In April 2023 these jobs were compiling fine etc., but the serial compilation seems to be taking longer than previously after the software upgrade, and I’m finding the compilation of the model executable no longer completes within the 1-hour time-limit.

My recollection is that previously (with the old bath sceduler on ARCHER 1) it’s been possible to add-in a hand-edit to the UMUI job to change the time-limit for the compilation to be greater than 1 hour.

The syntax will be different I guess with the slurm batch-scheduler on ARCHER2.

Please can you advise, is it a straightforward edit to one ot the control files on PUMA that I can then code-up to a hand-edit to do that automatically at submission of the job from the UMUI?

In the SUBMIT file, I can see the lines below:

############################################

Comp, NRUN and CRUN Time Limits QSUB

############################################
COMP_TIME_LIMIT=01:00:00
NRUN_TIME_LIMIT=48:00:00
CRUN_TIME_LIMIT=48:00:00

Is it just to edit that COMP_TIME_LIMIT in the SUBMIT file, or does the UMSUBMIT file also need to be edited as well?

If it is just the SUBMIT file, I guess it’s just a case of increasing that COMP_TIME_LIMIT from 01:00:00 to 02:00:00?

Unless the queue policy on ARCHER2 has a hard-limit of 1:00:00 for the serial queues?

In the UMUI, the “Compile and run options for Atmosphere and Reconfiguration”, there
is also the panel at the top “Time limit for compilation” which is currently set to “-1”.

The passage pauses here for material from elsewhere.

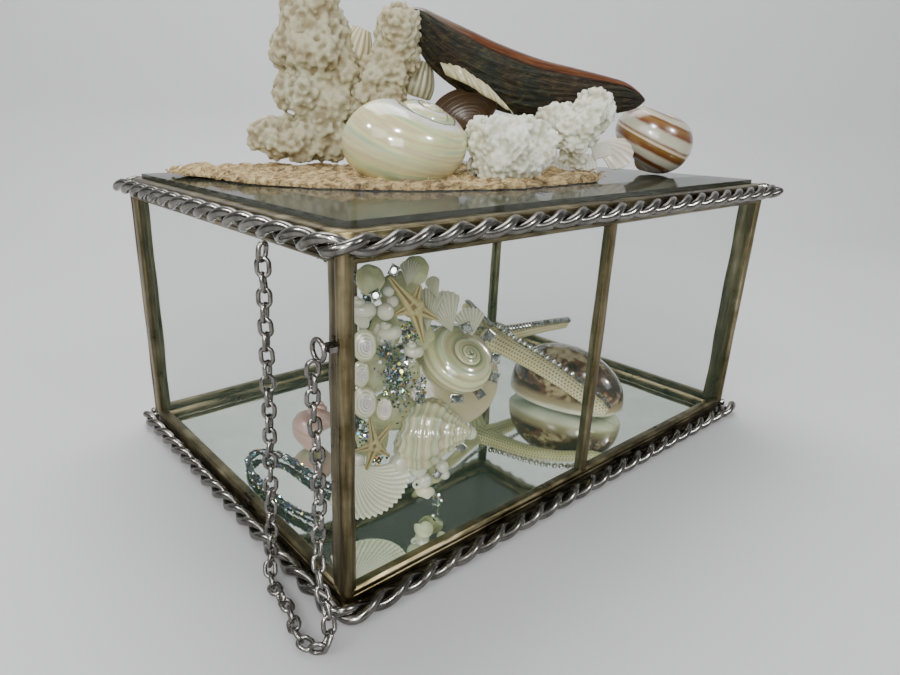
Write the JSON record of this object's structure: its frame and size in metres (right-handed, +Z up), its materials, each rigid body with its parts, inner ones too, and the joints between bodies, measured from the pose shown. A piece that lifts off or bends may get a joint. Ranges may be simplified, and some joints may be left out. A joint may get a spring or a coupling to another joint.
{
  "type": "glass display box",
  "caption": "Soldered glass box with a mirror floor, twisted-wire trim, a hinged bevelled-glass lid with a chain stay, and sea shells, coral and starfish in and on it.",
  "frame": {"origin": "centre of the box's plan, on the table it stands on", "axes": "+X along the long side, +Z up, -Y is the front with the chain's corner at -X -Y"},
  "size_m": [0.223, 0.1525, 0.1608],
  "materials": {
    "bright_metal": "silver-coloured",
    "clear_glass": "clear, slightly green",
    "coral": "chalky",
    "cowrie_shell": "glossy, brown mottled",
    "cream_shell": "satin, cream",
    "dark_shell": "satin, dark brown",
    "dried_starfish": "matt, dotted",
    "driftwood": "weathered",
    "glitter_cord": "grey glitter",
    "mirror": "silvered glass",
    "pearl_shell": "mother-of-pearl",
    "pink_shell": "satin, dusty pink",
    "solder": "dark leaded solder with a dull shine",
    "twisted_wire": "dark tinned wire, bright along the crests"
  },
  "bodies": {
    "box": {"base_rope_back": "twisted_wire", "base_rope_front": "twisted_wire", "base_tray": "solder", "big_turban": "pearl_shell", "button_shell_1": "pearl_shell", "button_shell_2": "pearl_shell", "button_shell_3": "pearl_shell", "button_shell_4": "pearl_shell", "chain": "bright_metal", "chain_hook": "bright_metal", "cone_shell": "cream_shell", "cowrie": "cowrie_shell", "fan_shell": "cream_shell", "glitter_cord": "glitter_cord", "grey_ribbed_shell": "cream_shell", "hinge_leaf_left": "solder", "hinge_leaf_right": "solder", "hinge_pin_left": "bright_metal", "hinge_pin_right": "bright_metal", "mirror_floor": "mirror", "pane_back_left": "clear_glass", "pane_back_right": "clear_glass", "pane_front_left": "clear_glass", "pane_front_right": "clear_glass", "pane_left": "clear_glass", "pane_right": "clear_glass", "pearl_1": "pearl_shell", "pearl_2": "pearl_shell", "pearl_3": "pearl_shell", "pink_shell": "pink_shell", "small_snail_1": "pearl_shell", "small_snail_2": "pearl_shell", "small_snail_3": "pearl_shell", "small_star_lower": "dried_starfish", "small_star_upper": "dried_starfish", "starfish_large": "dried_starfish", "top_shell": "cream_shell", "wall_frame": "solder", "whelk": "pearl_shell"},
    "lid": {"lid_frame": "solder", "lid_glass": "clear_glass", "lid_rope_front": "twisted_wire", "lid_rope_back": "twisted_wire", "hinge_knuckle_left": "solder", "hinge_knuckle_right": "solder", "driftwood": "driftwood", "pearl_turban": "pearl_shell", "coral_tall": "coral", "coral_finger": "coral", "coral_front": "coral", "coral_small": "coral", "long_shell": "dark_shell", "ruffled_shell": "cream_shell", "ridged_shell_left": "cream_shell", "ridged_shell_right": "cream_shell", "striped_snail": "dark_shell", "white_shell": "cream_shell", "white_chips": "coral"}
  },
  "joints": [
    {"name": "lid_hinge", "type": "hinge", "parent": "box", "child": "lid", "pos_m": [0, 0.0724, 0.0929], "axis": [-1, 0, 0], "range_deg": [0, 85]}
  ]
}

I’m not sure if that can be specified as “2:00:00” there, or if needs to be in units of seconds (as for the Wall-clock settings in other panels).

There’s also the option there to specify the no. of compiilation processes, which could be done I guess.

But I’m not sure it then would automatically be submitted to the standard queue, or if there would need to be another hand-edit to set that to be submitted differently.

See this is the error message from submitting the UMUI job xplto from PUMA to ARCHER2

sslurmstepd: error: *** JOB 4403388 ON dvn01 CANCELLED AT 2023-09-08T08:47:43 DUE TO TIME LIMIT ***

-rw-r–r-- 1 gmann n02 9769449 Sep 8 00:16 xplto000.xplto.d23250.t231328.comp.leave
-rw-r–r-- 1 gmann n02 26536 Sep 8 07:38 xplto000.xplto.d23251.t073229.comp.leave
-rw-r–r-- 1 gmann n02 10357933 Sep 8 08:48 xplto000.xplto.d23251.t074445.comp.leave
gmann@ln03:~/output> grep ‘LIMIT’ xplto000.xplto.d23251.t074445.comp.leave
UM__utility__qxreconf__rcf_adjust_pstar_mod.F90: 151 line(sslurmstepd: error: *** JOB 4403388 ON dvn01 CANCELLED AT 2023-09-08T08:47:43 DUE TO TIME LIMIT ***

Well I just tried editing the “-1” to 01:30:00 in the UMUI “Compile and run options for Atmos & Recon” panel, and it said it needed to be in seconds.

So I changed that to 900s.

And then when I clicked process, I can see that has updated the COMP_TIME_LIMIT to be specified in that format, 01:30:00, so that’s that part of the query answered (see below).

I’ve just clicked to submit the file with 01:30:00 compile time-limit and hopefully the queue policy for the serial-queue allows jobs to be longer-duration than 1 hour.

############################################

Comp, NRUN and CRUN Time Limits QSUB

############################################
COMP_TIME_LIMIT=01:30:00
NRUN_TIME_LIMIT=48:00:00
CRUN_TIME_LIMIT=48:00:00

Sorry changed that to 5400s I meant.

Just to update on this thread, that worked fine to incrase the time-limit to 5400s,
although it still needed a bit more time to complete the compilation of the UM executable.

When I further increased the compile-time to 10800s, the compile of the model executable then completed successfully.

This topic was automatically closed 2 days after the last reply. New replies are no longer allowed.